Hatay Mahalli Haber
MENÜ
Tamer Yazar
Tamer Yazar
yazar5@hotmail.com
Paylaş Paylaş Paylaş Yazı 237 defa okundu.

YARALI TEPEDEN TIRNAĞA HERKES YARALI

Şarkı, ne güzel mırıldanmış…

Ne zaman canın yansa bu kadar derinden

Sanırsın mümkün değil bir daha üzülmen

Ne inat ne gözü kara ne dayanıklı yürek

Acıyor aynı yerden her şeye rağmen

Ne akıl kar ediyor ne fikir o sırada

Biliyorsun geçiyor zamanla ama ne fayda

Yaralı, tepeden tırnağa herkes yaralı

Alışılmıyor acıya, yok kaidesi kuralı

Kanayıp ne kadar tutabilirsin gül uğruna dikeni

Ne gelen anladı ne giden olanı biteni

Adıyorum aşka geri kalanımı

Suya söyledim gitti en son yalanımı

Aşkın da en hesapsız kitapsız olanını

Yaşamazsam kara kaplıya kaydedin beni

Sizi bilmem ama…

Yaralarımızı hatırlatmış…

Tepeden tırnağa acıyanlarımızı…

Durdurulamayan kanamalarımızı…

Rüzgâra savurduğumuz ağıtlarımızı…

Ama durmadan biriktirdiklerimizi de…

Avuç avuç…

Kalp kalp…

Beden beden…

Niye mi ?

Unutmadık…

Haziran eylemlerini unutmadık…

Taksim Gezi’ye eklenenleri unutmadık…

Sıkılan gazları, fırlatılan kapsülleri unutmadık…
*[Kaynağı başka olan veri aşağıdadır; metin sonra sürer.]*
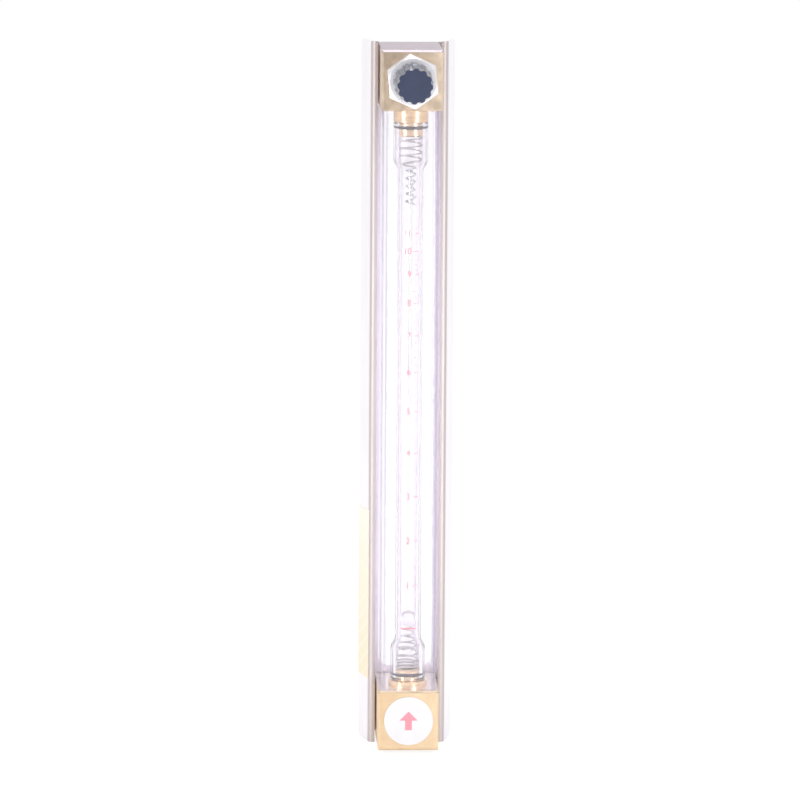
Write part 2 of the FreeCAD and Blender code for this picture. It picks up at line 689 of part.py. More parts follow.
def measuring_line():
    """Tube, ball, inserts, rings and springs, all on the tube's axis."""
    parts = [metering_tube(), float_ball()]
    ends = (
        ("lower", low_face, 1, low_collar_radius, low_collar_height, low_spigot_length),
        ("upper", high_face, -1, top_collar_radius, top_collar_height, top_spigot_length))
    for word, face, way, radius, height, spigot in ends:
        parts.append(tube_insert(word + "_tube_insert", face, way, radius, height, spigot))
        shank_ring = shank_radius + fit_clearance - shank_ring_wire
        parts.append(seal_ring(word + "_insert_o_ring", shank_ring_wire, shank_ring,
                               tube_axis, face - shank_ring_place * way))
        tube_ring = tube_socket_radius - tube_ring_wire
        parts.append(seal_ring(word + "_tube_o_ring", tube_ring_wire, tube_ring,
                               tube_axis, face + (height + tube_ring_place) * way))
    low_seat = low_face + low_collar_height + low_spigot_length + wire_radius
    cone = low_tip_centre() - low_seat - low_seat_height
    parts.append(stop_spring("lower_stop_spring", low_seat, 1, [
        (low_coil_radius, low_coil_radius, low_seat_height, 3),
        (low_coil_radius, low_tip_radius, cone, 5)]))
    high_seat = high_face - top_collar_height - top_spigot_length - wire_radius
    parts.append(stop_spring("upper_stop_spring", high_seat, -1, [
        (top_coil_radius, top_coil_radius, top_seat_height, 3),
        (top_coil_radius, top_tip_radius, top_cone_height, 1),
        (top_tip_radius, top_tip_radius, top_tip_height, 5)]))
    return parts


def low_tip_centre():
    """Height of the wire's centre in the last coil, where the ball's surface meets the wire."""
    reach = float_radius + wire_radius
    drop = Size((reach.value ** 2 - low_tip_radius.value ** 2) ** 0.5,
                f"sqrt({reach.formula}^2 - {low_tip_radius.formula}^2)")
    return float_rest - drop - 0.02


# ---------------------------------------------------------------------------------------------
# Needle valve in the top block, on the axis of the outlet port
# ---------------------------------------------------------------------------------------------
def valve_bonnet():
    """Hexagon and round nose in front of the block, screwed barrel and gland bore inside it."""
    body = new_body("valve_bonnet", y=front_face, z=port_centres)
    hexagon = new_sketch(body, "XZ_Plane")
    draw_hexagon(hexagon, bonnet_flats, bonnet_turn)
    feature(body, "Pad", hexagon, Length=bonnet_height)
    before = body.Shape.Volume
    corner = bonnet_flats * 0.6
    rim = bonnet_flats * 0.485
    rise = (corner - rim) * 0.577
    turn_profile(body, "Groove", "XY_Plane", [
        (rim, -bonnet_height), (corner, -bonnet_height), (corner, -bonnet_height + rise)])
    cut_checked(body, before, "corner rounding")
    ring_groove = bonnet_barrel_radius + fit_clearance - shank_ring_wire * 2
    ring_front = bonnet_ring_place() - shank_ring_wire
    ring_rear = bonnet_ring_place() + shank_ring_wire
    turn_profile(body, "Revolution", "XY_Plane", [
        (0, -bonnet_height - bonnet_nose_length),
        (bonnet_nose_radius, -bonnet_height - bonnet_nose_length),
        (bonnet_nose_radius, -bonnet_height / 2), (bonnet_barrel_radius, -bonnet_height / 2),
        (bonnet_barrel_radius, ring_front), (ring_groove, ring_front),
        (ring_groove, ring_rear), (bonnet_barrel_radius, ring_rear),
        (bonnet_barrel_radius, bonnet_barrel_length), (0, bonnet_barrel_length)])
    before = body.Shape.Volume
    gland_front = bonnet_barrel_length - gland_depth
    thread = spindle_radius + fit_clearance
    turn_profile(body, "Groove", "XY_Plane", [
        (0, -bonnet_height - bonnet_nose_length), (thread, -bonnet_height - bonnet_nose_length),
        (thread, gland_front), (gland_radius, gland_front),
        (gland_radius, bonnet_barrel_length), (0, bonnet_barrel_length)])
    cut_checked(body, before, "gland bore")
    return body


def bonnet_ring_place():
    """Centre of the bonnet's ring behind the block's front face."""
    return shank_ring_wire * 3


def spindle_ring_place():
    """Centre of the spindle's ring behind the front face, clear of the gland's ends when shut."""
    return bonnet_barrel_length - valve_opening - spindle_ring_wire() - gland_spare


def spindle_ring_wire():
    """Section radius of the spindle's ring, from the gland bore down to its groove."""
    return (gland_radius - fit_clearance - spindle_radius * 0.7) / 2


def valve_spindle():
    """Screwed spindle with a ring groove, a plain foot and a tapered needle."""
    body = new_body("valve_spindle", y=front_face, z=port_centres)
    ring_wire = spindle_ring_wire()
    groove = gland_radius - fit_clearance - ring_wire * 2
    ring_front = spindle_ring_place() - ring_wire
    ring_rear = spindle_ring_place() + ring_wire
    taper = (needle_foot_radius - needle_tip_radius) / needle_length
    shut_in = seat_sink + (seat_orifice - fit_clearance - needle_tip_radius) / taper
    point = seat_setback + shut_in - valve_opening
    foot = point - needle_length
    outer = -(bonnet_height + knob_gap + knob_length * 0.75)
    turn_profile(body, "Revolution", "XY_Plane", [
        (0, outer), (spindle_radius, outer), (spindle_radius, ring_front),
        (groove, ring_front), (groove, ring_rear), (spindle_radius, ring_rear),
        (spindle_radius, bonnet_barrel_length + 0.5), (needle_foot_radius, foot),
        (needle_tip_radius, point), (0, point)])
    ring = seal_ring("spindle_o_ring", ring_wire, groove + ring_wire,
                     front_face + spindle_ring_place(), port_centres, True)
    return [body, ring]


def valve_seat():
    """Pressed bush behind the chamber, with a countersunk orifice."""
    body = new_body("valve_seat", y=front_face + seat_setback, z=port_centres)
    turn_profile(body, "Revolution", "XY_Plane", [
        (seat_orifice + seat_sink, 0), (seat_radius, 0), (seat_radius, seat_length),
        (seat_orifice, seat_length), (seat_orifice, seat_sink)])
    return body


def valve_knob():
    """Tapered knob with straight flutes, a recess round the bonnet's nose and a blind bore."""
    body = new_body("valve_knob", y=knob_rear, z=port_centres)
    front, rear = knob_front_radius, knob_rear_radius
    recess_radius = bonnet_nose_radius + 0.6
    recess = valve_opening + bonnet_nose_length
    bore_end = -knob_length * 0.78
    edge = knob_edge
    bore = spindle_radius + 0.02
    turn_profile(body, "Revolution", "XY_Plane", [
        (0, -knob_length), (front - edge, -knob_length), (front, -knob_length + edge),
        (rear, -edge), (rear - edge, 0), (recess_radius, 0), (recess_radius, -recess),
        (bore, -recess), (bore, bore_end), (0, bore_end)])
    before = body.Shape.Volume
    first = math.radians(flute_turn.value)
    across = Size(math.cos(first), f"cos({flute_turn.formula} * 1 deg)")
    upward = Size(math.sin(first), f"sin({flute_turn.formula} * 1 deg)")
    rings = []
    for depth, radius in ((knob_length, front), (knob_length * 0, rear)):
        ring = new_sketch(body, "XZ_Plane", depth)
        reach = radius + flute_radius - flute_depth
        draw_circle(ring, reach * across, reach * upward, flute_radius)
        rings.append(ring)
    flute = body.newObject("PartDesign::SubtractiveLoft", "knob_flute")
    flute.Profile = rings[0]
    flute.Sections = [rings[1]]
    flute.Ruled = True
    doc.recompute()
    copies(body, flute, "Y_Axis", knob_flutes)
    cut_checked(body, before, "flutes")

    before = body.Shape.Volume
    tapped = new_sketch(body, "XY_Plane")
    draw_circle(tapped, 0, set_screw_place(), set_screw_radius)
    feature(body, "Pocket", tapped, Length=rear * 1.2)
    cut_checked(body, before, "set screw hole")
    return body


def set_screw_place():
    """The set screw's axis from the knob's rear face."""
    return -knob_length * 0.36


def knob_set_screw():
    """Headless socket screw under the knob, its point on the spindle."""
    body = new_body("knob_set_screw", y=knob_rear + set_screw_place(), z=port_centres)
    point = spindle_radius + 0.02
    outer = knob_front_radius - flute_depth
    tip = set_screw_radius * 0.4
    drawing = new_sketch(body, "XZ_Plane")
    draw_polygon(drawing, [(0, -outer), (set_screw_radius, -outer),
                           (set_screw_radius, -point - tip), (set_screw_radius - tip, -point),
                           (0, -point)])
    feature(body, "Revolution", drawing, ReferenceAxis=(drawing, ["V_Axis"]), Angle=360.0)
    before = body.Shape.Volume
    key = new_sketch(body, "XY_Plane", -outer)
    draw_hexagon(key, set_screw_radius, bonnet_turn)
    feature(body, "Pocket", key, Length=set_screw_radius, Reversed=True)
    cut_checked(body, before, "key socket")
    return body


# ---------------------------------------------------------------------------------------------
# Fasteners and labels
# ---------------------------------------------------------------------------------------------
def screw_places():
    """Every housing screw's place on the web: two behind each block."""
    for row in (screw_low, screw_high):
        for side in (-1, 1):
            yield screw_place * side, row


def gathered(node, pieces):
    """Several like solids, apart from each other, in one node."""
    group = doc.addObject("Part::Compound", node)
    group.Label = node
    group.Links = pieces
    return group


def cylinder(name, radius, height, x, y, z):
    """A cylinder that runs forwards from y along the port's direction."""
    rod = doc.addObject("Part::Cylinder", name)
    bind(rod, "Radius", radius)
    bind(rod, "Height", height)
    rod.Placement = FreeCAD.Placement(V(0, 0, 0), FreeCAD.Rotation(V(1, 0, 0), 90))
    bind(rod, "Placement.Base.x", x)
    bind(rod, "Placement.Base.y", y)
    bind(rod, "Placement.Base.z", z)
    return rod


def housing_fasteners():
    """Pan-headed screws and their washers on the rear of the web."""
    screws, washers = [], []
    washer_rear = web_face + washer_wall
    head_rear = washer_rear + screw_head_height
    for x, z in screw_places():
        disc = cylinder("washer_disc", washer_radius, washer_wall, x, washer_rear, z)
        hole = cylinder("washer_hole", screw_radius + fit_clearance, washer_wall * 2,
                        x, washer_rear + washer_wall / 2, z)
        washer = doc.addObject("Part::Cut", "washer")
        washer.Base = disc
        washer.Tool = hole
        washers.append(washer)
        head = cylinder("screw_head", screw_head_radius, screw_head_height, x, head_rear, z)
        shank = cylinder("screw_shank", screw_radius - fit_clearance,
                         screw_length + sheet_wall + washer_wall + screw_head_height / 2,
                         x, washer_rear + screw_head_height / 2, z)
        joined = doc.addObject("Part::Fuse", "screw_blank")
        joined.Base = head
        joined.Tool = shank
        slot = doc.addObject("Part::Box", "screw_slot")
        bind(slot, "Length", screw_head_radius * 3)
        bind(slot, "Width", screw_head_height)
        bind(slot, "Height", screw_head_radius * 0.3)
        bind(slot, "Placement.Base.x", x - screw_head_radius * 1.5)
        bind(slot, "Placement.Base.y", washer_rear + screw_head_height * 0.45)
        bind(slot, "Placement.Base.z", z - screw_head_radius * 0.15)
        screw = doc.addObject("Part::Cut", "screw")
        screw.Base = joined
        screw.Tool = slot
        screws.append(screw)
    doc.recompute()
    return [gathered("housing_screws", screws), gathered("housing_washers", washers)]


def round_label():
    """A flat disc on the front of the bottom block."""
    disc = cylinder("round_label", disc_radius, disc_wall, port_centres * 0, front_face,
                    port_centres * 0)
    disc.Label = "round_label"
    return disc


def side_label():
    """A thin strip on the outside of the left wall, leaning with it."""
    run = web_face - lip_front
    angle = Size(math.degrees(math.atan(wall_splay.value / run.value)),
                 f"atan({wall_splay.formula} / {run.formula})")
    across = Size((wall_splay.value ** 2 + run.value ** 2) ** 0.5,
                  f"sqrt({wall_splay.formula}^2 + {run.formula}^2)")
    start = (across - strip_width) * 0.42
    strip = doc.addObject("Part::Box", "side_label")
    strip.Label = "side_label"
    bind(strip, "Length", strip_wall)
    bind(strip, "Width", strip_width)
    bind(strip, "Height", strip_length)
    strip.Placement = FreeCAD.Placement(V(0, 0, 0), FreeCAD.Rotation(V(0, 0, 1), angle.value))
    bind(strip, "Placement.Rotation.Angle", angle)
    bind(strip, "Placement.Base.x",
         -lip_corner - wall_splay * (start / across) - strip_wall * (run / across))
    bind(strip, "Placement.Base.y",
         lip_front + run * (start / across) - strip_wall * (wall_splay / across))
    bind(strip, "Placement.Base.z", strip_low)
    return strip


# ---------------------------------------------------------------------------------------------
# Build, check, export
# ---------------------------------------------------------------------------------------------
def build():
    """Every sub-part of the rotameter, in the order in which it is put together."""
    parts = [housing_channel(), bottom_block(), top_block(), front_shield(), rear_shield()]
    parts += measuring_line()
    parts.append(valve_bonnet())
    parts.append(seal_ring("bonnet_o_ring", shank_ring_wire,
                           bonnet_barrel_radius + fit_clearance - shank_ring_wire,
                            front_face + bonnet_ring_place(), port_centres, True))
    parts += valve_spindle()
    parts += [valve_seat(), valve_knob(), knob_set_screw()]
    parts += housing_fasteners()
    parts += [round_label(), side_label()]
    doc.recompute()
    return parts


def check(parts):
    """Stops before anything is written if an object failed or a shape is not sound."""
    for item in doc.Objects:
        if "Invalid" in item.State or "Error" in item.State:
            raise RuntimeError(f"{item.Label} failed: {item.State}")
    for part in parts:
        if part.Shape.isNull() or not part.Shape.isValid():
            raise RuntimeError(f"{part.Label} has no sound shape")


def export(parts):
    """One STEP file for each sub-part, named after its label."""
    os.makedirs("parts", exist_ok=True)
    for part in parts:
        part.Shape.exportStep(f"parts/{part.Label}.step")
        solids = len(part.Shape.Solids)
        print(f"{part.Label:22s} {solids} solid(s) {part.Shape.Volume:10.1f} mm3")


everything = build()
check(everything)
export(everything)
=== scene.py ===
"""Looks of the purge rotameter: glass, clear shields, brass ends, folded steel and printed scale.

Laid out as a Blender add-on. Metres; +Z runs up the tube, -Y is the front with the knob, and the
origin is the mouth of the inlet port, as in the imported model.
"""
import math

import bmesh
import bpy
import numpy as np
from bpy.props import FloatProperty, FloatVectorProperty, IntProperty, PointerProperty
from mathutils import Matrix, Vector


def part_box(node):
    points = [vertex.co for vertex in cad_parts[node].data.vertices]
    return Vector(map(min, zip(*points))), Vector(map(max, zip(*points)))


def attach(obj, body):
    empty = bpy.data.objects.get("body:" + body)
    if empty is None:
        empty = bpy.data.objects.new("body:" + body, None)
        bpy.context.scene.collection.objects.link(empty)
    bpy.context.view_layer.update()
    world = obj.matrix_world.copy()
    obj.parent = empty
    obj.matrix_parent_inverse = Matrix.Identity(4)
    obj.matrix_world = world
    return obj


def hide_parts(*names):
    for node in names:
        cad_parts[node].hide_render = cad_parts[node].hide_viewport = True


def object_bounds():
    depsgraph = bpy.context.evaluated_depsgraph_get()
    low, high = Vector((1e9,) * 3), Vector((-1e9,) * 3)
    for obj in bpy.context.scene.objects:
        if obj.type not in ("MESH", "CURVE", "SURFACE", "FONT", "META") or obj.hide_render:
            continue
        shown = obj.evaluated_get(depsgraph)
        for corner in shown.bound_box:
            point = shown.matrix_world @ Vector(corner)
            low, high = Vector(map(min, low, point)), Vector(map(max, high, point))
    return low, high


bl_info = {
    "name": "Purge rotameter",
    "version": (1, 0, 0),
    "blender": (4, 5, 0),
    "location": "3D View > Sidebar > Rotameter",
    "description": "Builds the looks of a slim glass-tube flow meter round its packed model",
    "category": "Object",
}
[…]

Bedenleri delip geçen çelik kapsüllerin acısını unutmadık…

AĞACIMA DOKUNMA diyenlere takılan kelepçeleri unutmadık…

Gün ağarırken yapılan baskınla yakılan çadırları unutmadık…

Polislere özenle YAZDIRILAN destanları unutmadık…

O destanlara KURBAN verilenleri unutmadık…

EMRİ BEN VERDİM diyenleri de…

O emri uygulayanları da…

Yitip gidenleri de…

Abdullah Cömert’i, Ethem Sarısülük’ü, Ahmet Atakan’ı, Berkin Elvan’ı, Medeni Yıldırım’ı, Ali İsmail Korkmaz’ı, Mehmet Ayvalıtaş’ı UNUTMADIK, düne ekli restleşmenin destanında duranların Ankara’sı daha dün “TAKSİM GEZİ’YE O TARİHİ BİNAYI İNŞA EDECEĞİZ” derken, UNUTMAK İSTEMEDİK… ama en çok da… Polisin 150.000 adet gaz bombası attığı, TOMA’lardan 3.000 ton su sıktığı, FN-303 adlı silahtan göstericileri boyamak için ‘bizmut’ içeren kapsüllerin atıldığı Gezi direnişine ekli çığlıklar kulaklarımızda çınlarken…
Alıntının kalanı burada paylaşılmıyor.